9. Charlie's Chaplin's Bowler Hat From Various Movies
- Auctioned: Debbie Reynolds Collection, May 2014
- Selling price: $135,500
- Buyer: Unknown
It doesn't get more classic Hollywood than Chaplin. The silent movie star is instantly recognizable by his hat, mustache and cane. Therefore, it was obvious that the black bowler the cheeky chap wore in so many films would fetch a rather tasty sum at auction. The hat was part of the Debbie Reynolds's collection, but when she closed her museum in 2014, everything had to go, including the hat. It was originally estimated to make $20,000, but it beat that price five times over.

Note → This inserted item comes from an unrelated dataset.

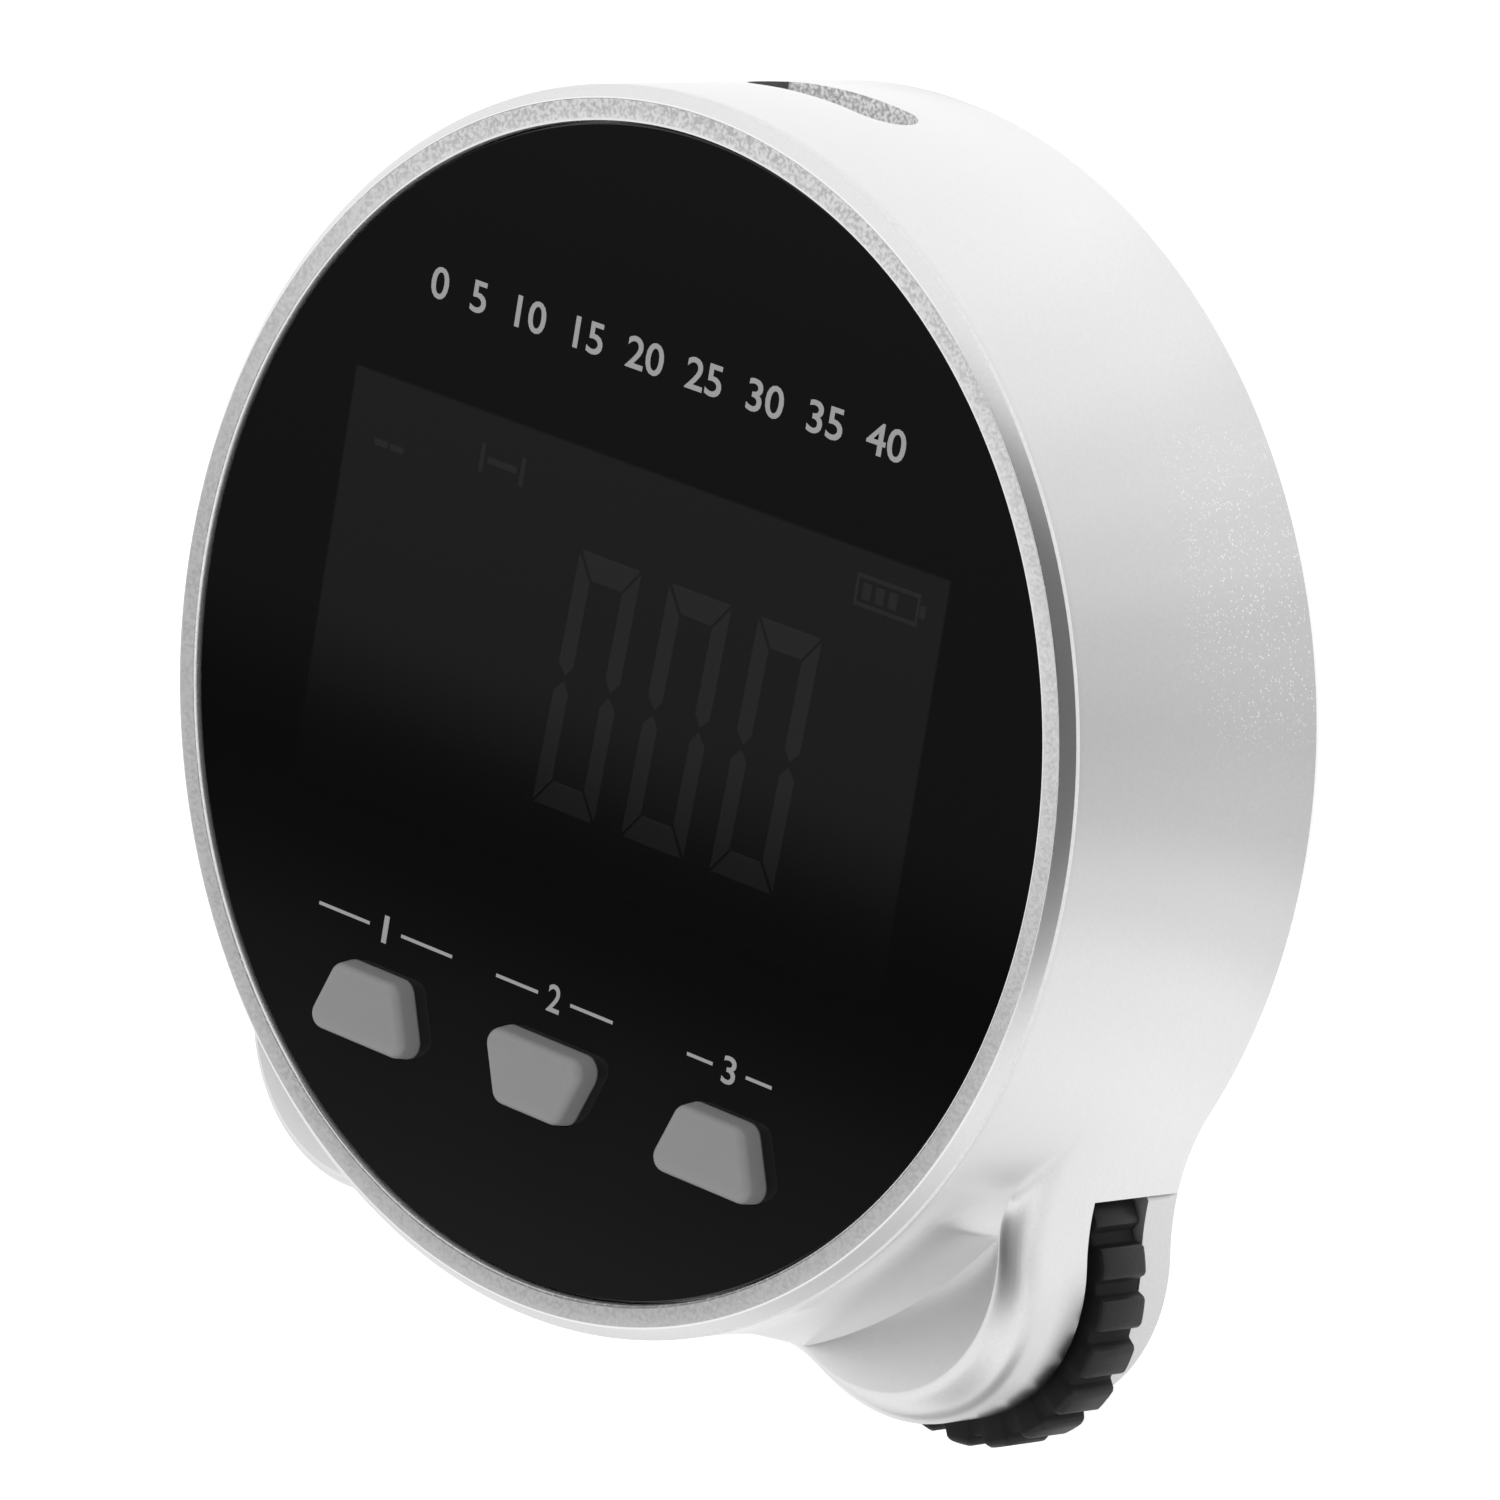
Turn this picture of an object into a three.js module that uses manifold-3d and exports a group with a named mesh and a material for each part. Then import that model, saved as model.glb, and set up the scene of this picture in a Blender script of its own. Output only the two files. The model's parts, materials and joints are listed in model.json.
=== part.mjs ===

Debbie Reynolds's Movie Memorabilia Museum
Ultimately, we couldn't list the biggest movie auctions of all time and miss out Debbie Reynolds. The Hollywood star collected a vast array of memorabilia over the past fifty years. After the collapse of the studio system, which meant that all the costumes, props and sets used during the golden age of Hollywood were sold off, Debbie sought to preserve as much of it as physically possible. The Singin' In The Rain legend parted with thousand and thousands of dollars to ensure that these items wouldn't be trashed and the memories of a lost era forgotten forever. It was in 2014 however, that Debbie decided enough was enough and sold the lot in the biggest movie auction ever:
Debbie is a great credit to the magic and history of cinema – what I wouldn't give to get my hands on some of those costumes!
There are of course hundreds of cinematic items that are auctioned off weekly, but there's no denying these items listed are some of the most expensive and iconic the silver screen has ever seen.